▶ _WRITTEN TASK_:
Below is a listing; reproduce each line of it exactly.

# # # # # # #

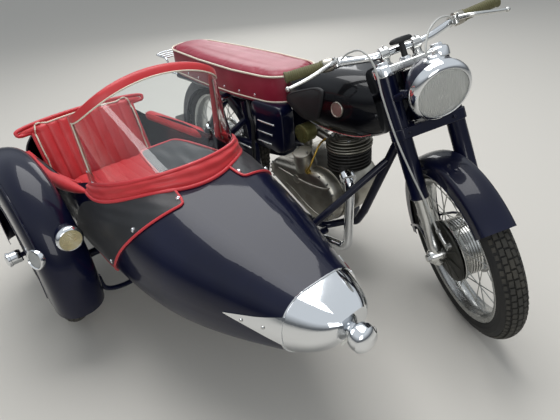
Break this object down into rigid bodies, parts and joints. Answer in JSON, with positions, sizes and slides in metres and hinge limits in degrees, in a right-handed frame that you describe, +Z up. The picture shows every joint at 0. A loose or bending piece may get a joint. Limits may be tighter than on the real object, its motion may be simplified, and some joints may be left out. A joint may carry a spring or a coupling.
{
  "type": "sidecar motorcycle",
  "caption": "Motorcycle with a hollow sidecar: turning fork and wheels, sprung dual seat, finned engine, bowed windscreen, apron, folding backrest and rear rack.",
  "frame": {"origin": "on the ground under the middle of the whole outfit's bounding box", "axes": "+X forward along the frame, +Y to the rider's left, away from the sidecar, +Z up"},
  "size_m": [2.1912, 1.5584, 1.0408],
  "materials": {
    "navy_enamel": "gloss enamel",
    "black_rubber": "matt",
    "chrome": "polished",
    "burgundy_vinyl": "satin vinyl",
    "red_lens": "moulded lens",
    "plate_paint": "blank plate",
    "cast_aluminium": "satin casting",
    "dark_iron": "dark casting",
    "black_vinyl": "satin vinyl",
    "red_vinyl": "satin vinyl",
    "clear_acrylic": "clear sheet",
    "amber_lens": "ribbed lens",
    "khaki_rubber": "matt",
    "lamp_glass": "ribbed glass",
    "brushed_rim": "silver rims, hub and bright spokes",
    "tyre": "matt"
  },
  "bodies": {
    "root": {"main_frame": "navy_enamel", "rear_fork": "navy_enamel", "rear_shocks": "navy_enamel", "fuel_tank": "navy_enamel", "knee_pads": "black_rubber", "filler_cap": "chrome", "dual_seat": "burgundy_vinyl", "rear_mudguard": "navy_enamel", "luggage_rack": "chrome", "rear_lamp": "red_lens", "number_plate": "plate_paint", "tool_boxes": "navy_enamel", "rear_covers": "navy_enamel", "crankcase": "cast_aluminium", "cylinder_barrel": "dark_iron", "cylinder_head": "cast_aluminium", "carburettor": "cast_aluminium", "exhaust_pipe": "chrome", "silencer": "chrome", "chain_case": "navy_enamel", "foot_controls": "black_rubber", "sidecar_body": "navy_enamel", "nose_cap": "chrome", "bullet_lamp": "chrome", "apron": "black_vinyl", "scuttle_band": "red_vinyl", "windscreen": "clear_acrylic", "screen_binding": "red_vinyl", "seat_cushion": "red_vinyl", "armrests": "red_vinyl", "sidecar_chassis": "navy_enamel", "sidecar_struts": "navy_enamel", "sidecar_mudguard": "navy_enamel", "mudguard_lamp": "amber_lens"},
    "fork": {"fork_sliders": "cast_aluminium", "fork_shrouds": "navy_enamel", "top_yoke": "cast_aluminium", "damper_knob": "black_rubber", "handlebar": "chrome", "grips": "khaki_rubber", "control_levers": "chrome", "headlamp_shell": "navy_enamel", "headlamp_rim": "chrome", "headlamp_lens": "lamp_glass", "front_mudguard": "navy_enamel", "front_brake_plate": "cast_aluminium"},
    "front_wheel": {"front_wheel": "brushed_rim", "front_tyre": "tyre"},
    "rear_wheel": {"rear_wheel": "brushed_rim", "rear_tyre": "tyre"},
    "sidecar_wheel": {"sidecar_wheel": "brushed_rim", "sidecar_tyre": "tyre"},
    "backrest": {"backrest": "red_vinyl"}
  },
  "joints": [
    {"name": "steering", "type": "hinge", "parent": "root", "child": "fork", "pos_m": [0.77674, 0.4158, 0.30993], "axis": [-0.3907, 0, 0.9205], "range_deg": [-5, 67]},
    {"name": "front_wheel_spin", "type": "hinge", "parent": "fork", "child": "front_wheel", "pos_m": [0.80514, 0.39726, 0.32199], "axis": [0.4741, 0.8572, 0.2012], "continuous": true},
    {"name": "rear_wheel_spin", "type": "hinge", "parent": "root", "child": "rear_wheel", "pos_m": [-0.59012, 0.4158, 0.324], "axis": [0, 1, 0], "continuous": true},
    {"name": "sidecar_wheel_spin", "type": "hinge", "parent": "root", "child": "sidecar_wheel", "pos_m": [-0.33512, -0.65419, 0.324], "axis": [0, 1, 0], "continuous": true},
    {"name": "backrest_fold", "type": "hinge", "parent": "root", "child": "backrest", "pos_m": [-0.67512, -0.2242, 0.34], "axis": [0, 1, 0], "range_deg": [0, 30]}
  ]
}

# # # # # # #

▶ _RESPONSE TO THIS EXERCISE_:
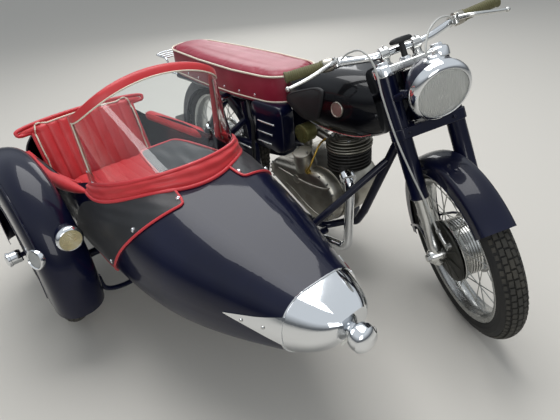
Break this object down into rigid bodies, parts and joints. Answer in JSON, with positions, sizes and slides in metres and hinge limits in degrees, in a right-handed frame that you describe, +Z up. The picture shows every joint at 0. A loose or bending piece may get a joint. Limits may be tighter than on the real object, its motion may be simplified, and some joints may be left out. A joint may carry a spring or a coupling.
{
  "type": "sidecar motorcycle",
  "caption": "Motorcycle with a hollow sidecar: turning fork and wheels, sprung dual seat, finned engine, bowed windscreen, apron, folding backrest and rear rack.",
  "frame": {"origin": "on the ground under the middle of the whole outfit's bounding box", "axes": "+X forward along the frame, +Y to the rider's left, away from the sidecar, +Z up"},
  "size_m": [2.1912, 1.5584, 1.0408],
  "materials": {
    "navy_enamel": "gloss enamel",
    "black_rubber": "matt",
    "chrome": "polished",
    "burgundy_vinyl": "satin vinyl",
    "red_lens": "moulded lens",
    "plate_paint": "blank plate",
    "cast_aluminium": "satin casting",
    "dark_iron": "dark casting",
    "black_vinyl": "satin vinyl",
    "red_vinyl": "satin vinyl",
    "clear_acrylic": "clear sheet",
    "amber_lens": "ribbed lens",
    "khaki_rubber": "matt",
    "lamp_glass": "ribbed glass",
    "brushed_rim": "silver rims, hub and bright spokes",
    "tyre": "matt"
  },
  "bodies": {
    "root": {"main_frame": "navy_enamel", "rear_fork": "navy_enamel", "rear_shocks": "navy_enamel", "fuel_tank": "navy_enamel", "knee_pads": "black_rubber", "filler_cap": "chrome", "dual_seat": "burgundy_vinyl", "rear_mudguard": "navy_enamel", "luggage_rack": "chrome", "rear_lamp": "red_lens", "number_plate": "plate_paint", "tool_boxes": "navy_enamel", "rear_covers": "navy_enamel", "crankcase": "cast_aluminium", "cylinder_barrel": "dark_iron", "cylinder_head": "cast_aluminium", "carburettor": "cast_aluminium", "exhaust_pipe": "chrome", "silencer": "chrome", "chain_case": "navy_enamel", "foot_controls": "black_rubber", "sidecar_body": "navy_enamel", "nose_cap": "chrome", "bullet_lamp": "chrome", "apron": "black_vinyl", "scuttle_band": "red_vinyl", "windscreen": "clear_acrylic", "screen_binding": "red_vinyl", "seat_cushion": "red_vinyl", "armrests": "red_vinyl", "sidecar_chassis": "navy_enamel", "sidecar_struts": "navy_enamel", "sidecar_mudguard": "navy_enamel", "mudguard_lamp": "amber_lens"},
    "fork": {"fork_sliders": "cast_aluminium", "fork_shrouds": "navy_enamel", "top_yoke": "cast_aluminium", "damper_knob": "black_rubber", "handlebar": "chrome", "grips": "khaki_rubber", "control_levers": "chrome", "headlamp_shell": "navy_enamel", "headlamp_rim": "chrome", "headlamp_lens": "lamp_glass", "front_mudguard": "navy_enamel", "front_brake_plate": "cast_aluminium"},
    "front_wheel": {"front_wheel": "brushed_rim", "front_tyre": "tyre"},
    "rear_wheel": {"rear_wheel": "brushed_rim", "rear_tyre": "tyre"},
    "sidecar_wheel": {"sidecar_wheel": "brushed_rim", "sidecar_tyre": "tyre"},
    "backrest": {"backrest": "red_vinyl"}
  },
  "joints": [
    {"name": "steering", "type": "hinge", "parent": "root", "child": "fork", "pos_m": [0.77674, 0.4158, 0.30993], "axis": [-0.3907, 0, 0.9205], "range_deg": [-5, 67]},
    {"name": "front_wheel_spin", "type": "hinge", "parent": "fork", "child": "front_wheel", "pos_m": [0.80514, 0.39726, 0.32199], "axis": [0.4741, 0.8572, 0.2012], "continuous": true},
    {"name": "rear_wheel_spin", "type": "hinge", "parent": "root", "child": "rear_wheel", "pos_m": [-0.59012, 0.4158, 0.324], "axis": [0, 1, 0], "continuous": true},
    {"name": "sidecar_wheel_spin", "type": "hinge", "parent": "root", "child": "sidecar_wheel", "pos_m": [-0.33512, -0.65419, 0.324], "axis": [0, 1, 0], "continuous": true},
    {"name": "backrest_fold", "type": "hinge", "parent": "root", "child": "backrest", "pos_m": [-0.67512, -0.2242, 0.34], "axis": [0, 1, 0], "range_deg": [0, 30]}
  ]
}